The Buttery, a cafeteria and lounge housed in the Gerald Larkin Building, serves as Trinity students’ second dining option and is a favorite gathering place for commuters in particular. The cafeteria is regarded as being more “consistent” and “convenient,” consistent in that the food and beverage options remain the same and convenient in that students have the choice of packaged snacks, sandwiches, and wraps that can be taken to-go between classes. Rebeca Alarcón, a second-year Trinity student, revealed that the Buttery is her go-to because of how quickly orders are filled and how sandwiches, wraps, salads, smoothies, and other items can be personalized. Even though the Buttery is commented to be more convenient than Strachan, many students pointed out that the Buttery frequently runs out of certain food much quicker. When it comes to smoothies, Pratibha stated that the Buttery does not always have fruits on hand, such as her personal favorite, mangoes. Alyssa Ukani discussed how the selection feels quite limited, especially when “you’re trying to eat healthier.” 

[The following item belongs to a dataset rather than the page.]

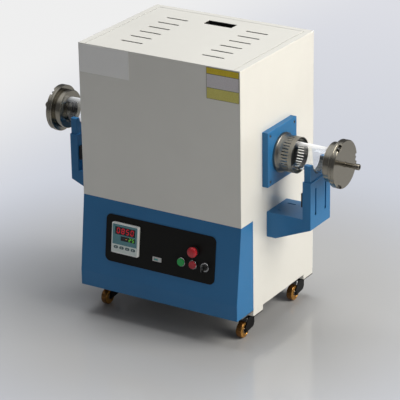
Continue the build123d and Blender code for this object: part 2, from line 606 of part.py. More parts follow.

While some students were on Team Buttery and others on Team Strachan, one topic that all students surveyed had agreed upon was the closing times of both dining halls. Every day of the week, Strachan closes at 8 p.m., with the Buttery closing at 8 p.m. on weekdays and at 6 p.m. on weekends. Students at university frequently work past midnight, with many having very late classes, some finishing by 9 or even 10 p.m. By the time they return to Trinity, both dining halls have closed. In such cases, some students report that they simply go to bed hungry if they don’t have any snacks in their room or that they order from outside. One student admitted that some days are so packed with classes that she has to order food when she returns to Trinity because she can’t get to the dining hall for lunch or dinner. Trinity students proposed their own solutions to the problems caused by early closing times. Alonso was taken aback when he found out that dinner in Strachan begins as early as 4 p.m. He suggested starting dinner an hour later, at 5 p.m., so that dinner service could end an hour later. Alyssa Ukani suggested installing vending machines with snacks and options in Trinity and St. Hilda Residences, similar to the Buttery, so that students don’t have to order food from outside after the dining halls close.

While there was no clear winner between Strachan and the Buttery, Trinity students remain enthusiastic about food and will continue to advocate for the improvement of Trinity College food services.